NINTH SUNDAY AFTER PENTECOST GOSPEL READING

      The apostles gathered around Jesus and reported to him all they had done and taught. Then, because so many people were coming and going that they did not even have a chance to eat, he said to them, “Come with me by yourselves to a quiet place and get some rest.”

     So they went away by themselves in a boat to a solitary place. But many who saw them leaving recognized them and ran on foot from all the towns and got there ahead of them. When Jesus landed and saw a big crowd, he had compassion on them, because they were like sheep without a shepherd. So he began teaching them many things.

Mark 6:30-34

 

     When they had crossed over, they landed at Gennesaret and anchored there. As soon as they got out of the boat, people recognized Jesus. They ran throughout that whole region and carried the sick on mats to wherever they heard he was. And wherever he went — into villages, towns or countryside — they placed they sick in the marketplaces. They begged him to let them touch even the edge of his cloak and all who touched him were healed.

Mark 6:53-56

NINTH SUNDAY AFTER PENTECOST SECOND READING

     Therefore, remember that formerly you who are Gentiles by birth and called “uncircumcised” by those who call themselves “the cirumcision” (that done in the body by the hands of men) — remember that at that time you were separate from Christ, excluded from citizenship in Israel and foreigners to the covenants of the promise, without hope, and without God in the world. But now in Christ Jesus you who once were far away have been brought near through the blood of Christ.

     For he himself is our peace, who has made the two one and has destroyed the barrier, the dividing wall of hostility, by abolishing in his flesh the law with its commandments and regulations. His purpose was to create in himself one new man out of the two, thus making peace, and in this one body to reconcile both of them to God through the cross, by which he put to death their hostility. He came away and preached to you who were far away and peace to those who were near. For through him we both have access to the Father by one Spirit.
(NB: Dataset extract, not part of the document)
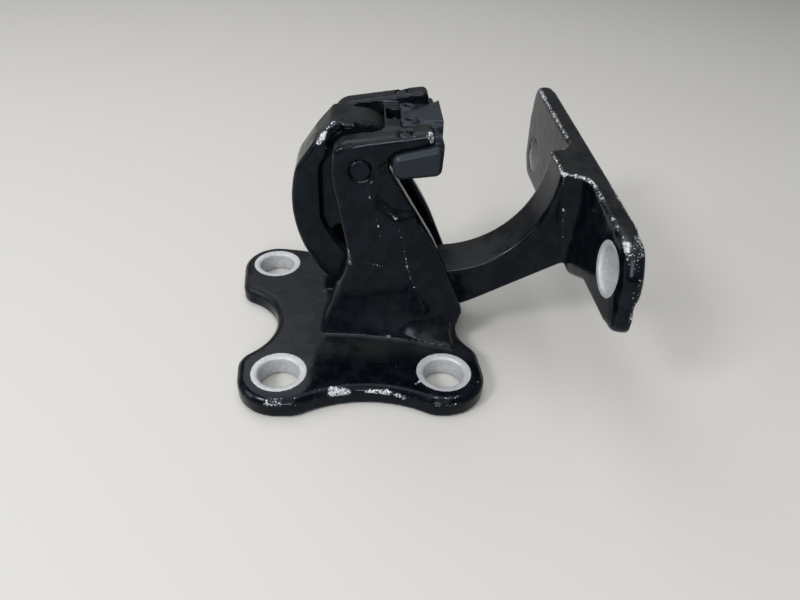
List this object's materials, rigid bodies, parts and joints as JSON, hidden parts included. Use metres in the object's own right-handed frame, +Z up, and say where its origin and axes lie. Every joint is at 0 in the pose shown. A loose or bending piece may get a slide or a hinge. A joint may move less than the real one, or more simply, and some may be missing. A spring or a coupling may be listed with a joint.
{
  "type": "boot lid hinge",
  "caption": "Gooseneck boot lid hinge: a lugged bracket with two cheeks carries a curved arm on a riveted pin; the arm ends in an upright bolting plate.",
  "frame": {"origin": "on the underside of the base plate, straight below the middle of the pivot pin", "axes": "+Z up from the base plate, +X towards the lid plate, +Y along the pivot pin to the rear"},
  "size_m": [0.1214, 0.1229, 0.0823],
  "materials": {
    "bracket_paint": "gloss black paint over forged aluminium, worn at the edges",
    "arm_paint": "gloss black paint over forged aluminium, worn at the edges",
    "pin_steel": "painted over at the ends",
    "bush_bronze": "plain",
    "washer_steel": "plain",
    "buffer_rubber": "matt"
  },
  "bodies": {
    "bracket": {"base_bracket": "bracket_paint", "pivot_pin": "pin_steel", "front_washer": "washer_steel", "rear_washer": "washer_steel", "stop_buffer": "buffer_rubber"},
    "arm": {"lid_arm": "arm_paint", "front_bush": "bush_bronze", "rear_bush": "bush_bronze"}
  },
  "joints": [
    {"name": "lid_pivot", "type": "hinge", "parent": "bracket", "child": "arm", "pos_m": [0, 0, 0.068], "axis": [0, -1, 0], "range_deg": [0, 100]}
  ]
}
     Consequently, you are no longer foreigners and aliens, but fellow citizens with God’s people and members of God’s househhold, built on the foundation of the apostles and prophets, with Christ Jesus himself as the chief cornerstone. In him the whole building is joined together and rises to become a holy temple in the Lord. And in him you too anre becoming built together to become a dwelling in which God lives by his spirit.